There are a couple of prospects who just missed making this list. First up is Russian defenseman Daniil Misyul, who was another 2019 third-round pick. He’s 6-foot-3, 176 pounds and has spent his junior career playing for Loko Yaroslavl in the MHL. He’s also seen minutes in the KHL and played in one of Lokomotiv Yaroslavl’s regular-season games a week ago. There’s a case for him to be ranked higher, and he could easily crack the top 10 with a strong season in Russia.

Daniil Misyul, Loko Yaroslavl
Daniil Misyul of Loko Yaroslavl (courtesy MHL)

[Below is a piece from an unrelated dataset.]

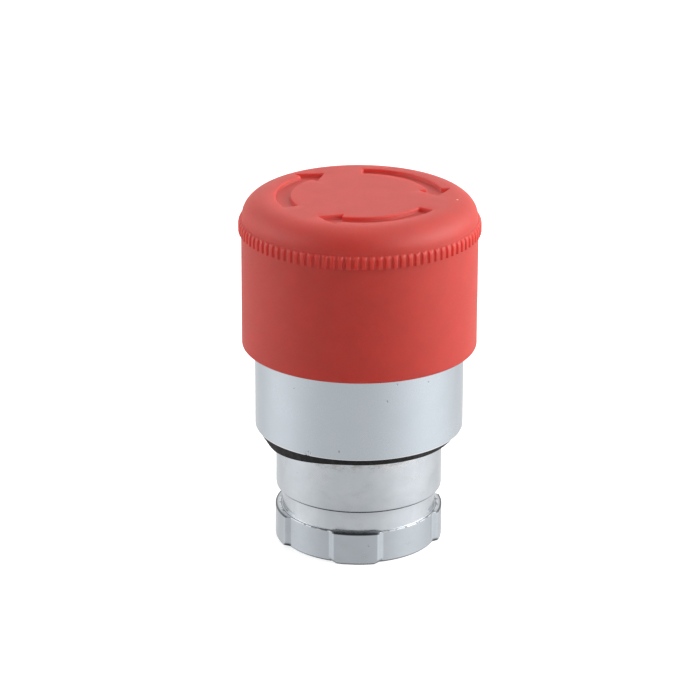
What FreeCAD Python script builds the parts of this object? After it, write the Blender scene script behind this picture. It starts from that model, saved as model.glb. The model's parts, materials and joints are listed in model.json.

Next up is Nathan Bastian, who had a stint in the NHL to close out last season. He finished with 3 goals in 7 games and showed an added level of physicality the Devils lacked at the NHL level. His AHL numbers won’t blow anyone away (24 points in 58 games last season), but 18 of those were goals. His ceiling isn’t more than a bottom-six forward, but he could be effective in that role if he can score while being physical. 

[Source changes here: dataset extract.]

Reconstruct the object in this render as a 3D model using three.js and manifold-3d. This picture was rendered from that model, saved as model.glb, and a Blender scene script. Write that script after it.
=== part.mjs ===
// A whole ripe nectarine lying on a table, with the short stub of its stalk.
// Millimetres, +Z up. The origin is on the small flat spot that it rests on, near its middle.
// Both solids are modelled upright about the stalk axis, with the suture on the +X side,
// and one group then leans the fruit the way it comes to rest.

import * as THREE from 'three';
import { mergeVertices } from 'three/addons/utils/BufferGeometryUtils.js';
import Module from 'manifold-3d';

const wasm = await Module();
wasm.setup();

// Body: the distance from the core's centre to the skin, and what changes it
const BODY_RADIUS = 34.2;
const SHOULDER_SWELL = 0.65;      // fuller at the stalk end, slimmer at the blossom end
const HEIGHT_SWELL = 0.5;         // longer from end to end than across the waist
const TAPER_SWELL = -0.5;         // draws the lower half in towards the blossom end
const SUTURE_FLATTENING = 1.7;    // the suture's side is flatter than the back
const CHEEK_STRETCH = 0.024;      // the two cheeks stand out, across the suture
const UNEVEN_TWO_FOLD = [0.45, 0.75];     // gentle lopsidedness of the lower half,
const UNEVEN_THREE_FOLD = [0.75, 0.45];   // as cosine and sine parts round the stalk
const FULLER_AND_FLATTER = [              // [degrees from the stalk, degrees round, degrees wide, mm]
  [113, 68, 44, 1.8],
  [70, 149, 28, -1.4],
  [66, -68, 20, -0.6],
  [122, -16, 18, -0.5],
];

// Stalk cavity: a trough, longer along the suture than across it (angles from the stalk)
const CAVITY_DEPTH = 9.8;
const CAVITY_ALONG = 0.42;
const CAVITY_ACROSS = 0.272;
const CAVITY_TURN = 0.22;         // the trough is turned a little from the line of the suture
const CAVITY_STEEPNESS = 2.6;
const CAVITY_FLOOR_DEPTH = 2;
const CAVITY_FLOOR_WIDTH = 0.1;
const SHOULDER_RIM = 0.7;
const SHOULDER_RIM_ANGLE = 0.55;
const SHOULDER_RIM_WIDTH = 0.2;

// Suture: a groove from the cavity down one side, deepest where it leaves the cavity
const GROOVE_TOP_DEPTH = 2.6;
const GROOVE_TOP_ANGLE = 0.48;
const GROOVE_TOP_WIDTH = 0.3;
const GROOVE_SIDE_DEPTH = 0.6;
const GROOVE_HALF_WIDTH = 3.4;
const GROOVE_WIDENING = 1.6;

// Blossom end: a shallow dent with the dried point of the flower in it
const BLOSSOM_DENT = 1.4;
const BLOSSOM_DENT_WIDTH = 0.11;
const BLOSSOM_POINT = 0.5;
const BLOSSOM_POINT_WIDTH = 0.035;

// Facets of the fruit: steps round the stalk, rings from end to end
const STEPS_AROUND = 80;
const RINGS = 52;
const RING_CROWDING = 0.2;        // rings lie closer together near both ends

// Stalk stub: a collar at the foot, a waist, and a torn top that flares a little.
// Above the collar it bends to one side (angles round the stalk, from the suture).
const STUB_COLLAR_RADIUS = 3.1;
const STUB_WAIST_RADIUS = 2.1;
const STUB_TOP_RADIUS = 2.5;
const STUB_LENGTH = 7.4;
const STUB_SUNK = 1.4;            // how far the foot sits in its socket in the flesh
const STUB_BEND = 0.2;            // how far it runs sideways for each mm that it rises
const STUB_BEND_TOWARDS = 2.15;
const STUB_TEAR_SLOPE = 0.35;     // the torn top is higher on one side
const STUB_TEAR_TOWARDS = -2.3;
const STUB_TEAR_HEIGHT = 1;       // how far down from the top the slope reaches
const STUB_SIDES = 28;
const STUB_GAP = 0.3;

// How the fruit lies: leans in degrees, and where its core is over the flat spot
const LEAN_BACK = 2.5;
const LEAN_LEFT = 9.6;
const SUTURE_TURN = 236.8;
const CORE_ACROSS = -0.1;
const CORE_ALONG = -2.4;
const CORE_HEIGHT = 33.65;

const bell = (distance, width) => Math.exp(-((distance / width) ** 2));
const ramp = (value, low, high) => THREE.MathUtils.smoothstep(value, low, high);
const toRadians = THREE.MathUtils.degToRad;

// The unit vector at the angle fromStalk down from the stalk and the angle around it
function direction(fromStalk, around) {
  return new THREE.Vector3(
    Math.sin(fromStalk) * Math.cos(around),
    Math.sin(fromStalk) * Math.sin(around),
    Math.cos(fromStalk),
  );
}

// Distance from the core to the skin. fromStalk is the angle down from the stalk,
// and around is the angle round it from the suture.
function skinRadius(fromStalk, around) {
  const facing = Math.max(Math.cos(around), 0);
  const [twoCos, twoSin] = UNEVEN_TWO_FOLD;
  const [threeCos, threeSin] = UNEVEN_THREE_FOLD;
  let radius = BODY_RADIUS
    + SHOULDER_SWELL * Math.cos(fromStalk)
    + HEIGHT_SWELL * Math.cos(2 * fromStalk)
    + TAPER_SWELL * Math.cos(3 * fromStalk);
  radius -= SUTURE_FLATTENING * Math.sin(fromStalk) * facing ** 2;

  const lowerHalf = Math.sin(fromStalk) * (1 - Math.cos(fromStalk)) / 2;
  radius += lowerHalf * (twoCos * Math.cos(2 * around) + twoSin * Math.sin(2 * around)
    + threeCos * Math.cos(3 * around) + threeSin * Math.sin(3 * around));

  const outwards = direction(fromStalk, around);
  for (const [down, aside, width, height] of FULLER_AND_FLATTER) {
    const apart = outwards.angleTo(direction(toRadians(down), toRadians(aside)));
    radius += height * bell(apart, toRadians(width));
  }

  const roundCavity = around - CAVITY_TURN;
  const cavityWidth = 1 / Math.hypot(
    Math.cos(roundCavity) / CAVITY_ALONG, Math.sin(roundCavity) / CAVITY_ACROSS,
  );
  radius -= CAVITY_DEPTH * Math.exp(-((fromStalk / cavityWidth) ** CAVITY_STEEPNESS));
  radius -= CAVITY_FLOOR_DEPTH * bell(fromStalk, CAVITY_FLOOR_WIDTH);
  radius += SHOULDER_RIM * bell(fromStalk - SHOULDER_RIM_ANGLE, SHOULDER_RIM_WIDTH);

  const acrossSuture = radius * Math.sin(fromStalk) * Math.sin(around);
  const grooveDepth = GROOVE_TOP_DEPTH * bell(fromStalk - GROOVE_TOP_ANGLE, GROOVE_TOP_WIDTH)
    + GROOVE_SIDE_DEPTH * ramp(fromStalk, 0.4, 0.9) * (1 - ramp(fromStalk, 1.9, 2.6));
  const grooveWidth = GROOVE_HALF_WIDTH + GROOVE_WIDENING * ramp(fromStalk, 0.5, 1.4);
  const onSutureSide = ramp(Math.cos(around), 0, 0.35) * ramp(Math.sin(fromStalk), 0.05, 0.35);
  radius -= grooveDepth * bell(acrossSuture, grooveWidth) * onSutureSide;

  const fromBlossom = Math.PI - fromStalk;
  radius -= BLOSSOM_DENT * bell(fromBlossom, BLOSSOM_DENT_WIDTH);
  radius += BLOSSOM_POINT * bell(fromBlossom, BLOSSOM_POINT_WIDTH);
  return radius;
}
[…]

Related: Daniil Misyul — 2019 NHL Draft Prospect Profile

Overall, the Devils have a deep group of prospects. With that said, they don’t have much star power other than Hughes and Smith, but that isn’t the worst thing given their potential. The Devils have also made a living on drafting smaller players (Hughes, Boqvist, Talvitie, Walsh) who have high offensive upside. That’s the trend in the modern NHL, so they should benefit from that strategy in the future (it paid off with Jesper Bratt). And that should help them become consistent playoff contenders when these players graduate to the NHL.